Join us here on February 12 at 2 pm (CMT) when William Inboden and Jeremi Suri will discuss Suri’s latest book: Liberty’s Surest Guardian: American Nation-Building from the Founders to Obama.
[please scroll down to the chat box]
From the Amazon book page:
“’Nation-building can only work when the people own it.’ Jeremi Suri argues that the United States has too often forgotten this truth over the course of its nation-building history–including the American revolution and Reconstruction as well as efforts in the Philippines, Germany, Japan, and Vietnam–in which there have been both successes and failures.
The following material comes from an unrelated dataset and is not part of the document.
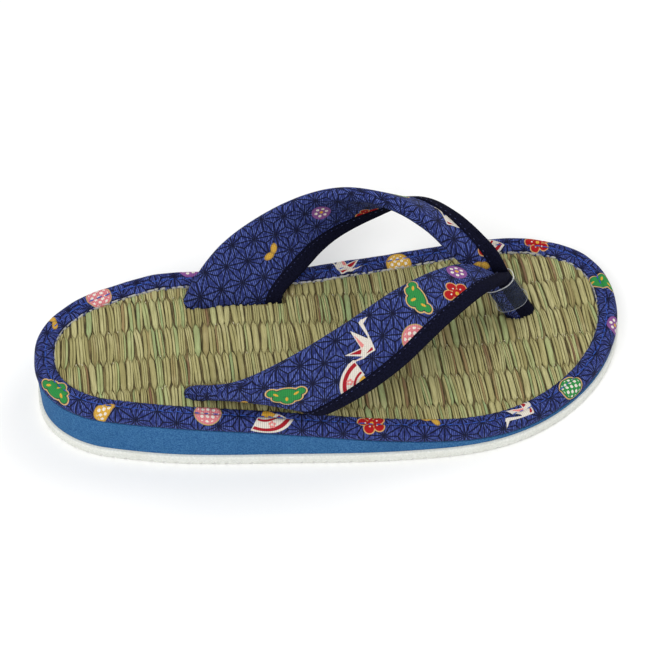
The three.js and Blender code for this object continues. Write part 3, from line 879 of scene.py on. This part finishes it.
def band_points(arm, s, upper, extra, apart=0.0):
    """Points of the band: s across from the bead, on its upper or lower face, extra thicker.

    The half thickness is a circle before the bead's middle and falls smoothly to the edge's. In
    the post the lower face becomes half of a superellipse. Both arms stop at the post's middle
    plane and on the foam.
    """
    width = arm["width"][:, None]
    post = arm["post"][:, None]
    round_rear = np.sqrt(np.maximum(0, BEAD_RADIUS ** 2 - np.minimum(s, 0) ** 2))
    pad = np.where(s < 0, round_rear, mix(BEAD_RADIUS, EDGE_THICK / 2, ease(s / (width - BINDING_WIDE))))
    over = np.maximum(0, (s - width + EDGE_ROUND) / EDGE_ROUND)
    pad = pad * np.maximum(EDGE_BLUNT, np.sqrt(np.maximum(0, 1 - over ** 2)))
    centre = (width - BEAD_RADIUS) / 2
    radius = (width + BEAD_RADIUS) / 2
    oval = np.maximum(0, 1 - np.abs((s - centre) / radius) ** POST_OVAL) ** (1 / POST_OVAL)
    high = mix(pad, POST_THICK / 4 + GAP / 2, post) + extra
    low = mix(pad, oval * POST_THICK / 2 - POST_THICK / 4, post) + extra
    height = np.where(upper, high, -low)
    place = (arm["rear"][:, None] + arm["across"][:, None] * s[..., None]
             + arm["face"][:, None] * height[..., None])
    plane = POST_TOP[1] + arm["side"] * apart
    held = np.minimum if arm["side"] < 0 else np.maximum
    place[..., 1] = held(place[..., 1], plane)
    place[..., 2] = np.maximum(place[..., 2], foam_top(place[..., 0]) + GAP)
    return place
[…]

Suri draws lessons from all these efforts that are particularly valuable today, while making the provocative argument that as hard as we wish to deny it, nation-building is part of American DNA.” –Anne-Marie Slaughter, Bert G. Kerstetter ’66 University Professor of Politics and International Affairs, Princeton University
Jeremi Suri is the Mack Brown Distinguished Professor for Global Leadership, History, and Public Policy in the Robert S. Strauss Center for International Security and Law at the University of Texas at Austin. He has a joint appointment at the Lyndon B. Johnson School of Public Affairs and the Department of History.
Suri earned his BA in history from Stanford University in 1994, his MA in history from Ohio University in 1996, and earned his PhD from Yale University in 2001.
He is the author of three previous books on contemporary politics and foreign policy: Henry Kissinger and the American Century (Harvard University Press, 2007), The Global Revolutions of 1968 (2007), and Power and Protest (2003). Professor Suri is a frequent contributor to newspapers and magazines, including Wired Magazine, the Chicago Tribune, the Boston Globe, and the International Herald Tribune.
William Inboden will introduce and moderate the discussion.
Prof Inboden joined the LBJ School of Public Affairs as an Assistant Professor of Public Affairs in 2010. Prior to his appointment at the LBJ School, Inboden served as Senior Vice President of the Legatum Institute, a London-based think-tank. He also served as Senior Director for Strategic Planning on the National Security Council at the White House, where he worked on a range of foreign policy issues including the National Security Strategy, democracy and governance, contingency planning, counter-radicalization, and multilateral institutions and initiatives. He is the author of Religion and American Foreign Policy, 1945-1960: The Soul of Containment, (Cambridge University Press). Inboden received his Ph.D., M.Phil., and M.A. degrees in history from Yale University, and his A.B. from Stanford University.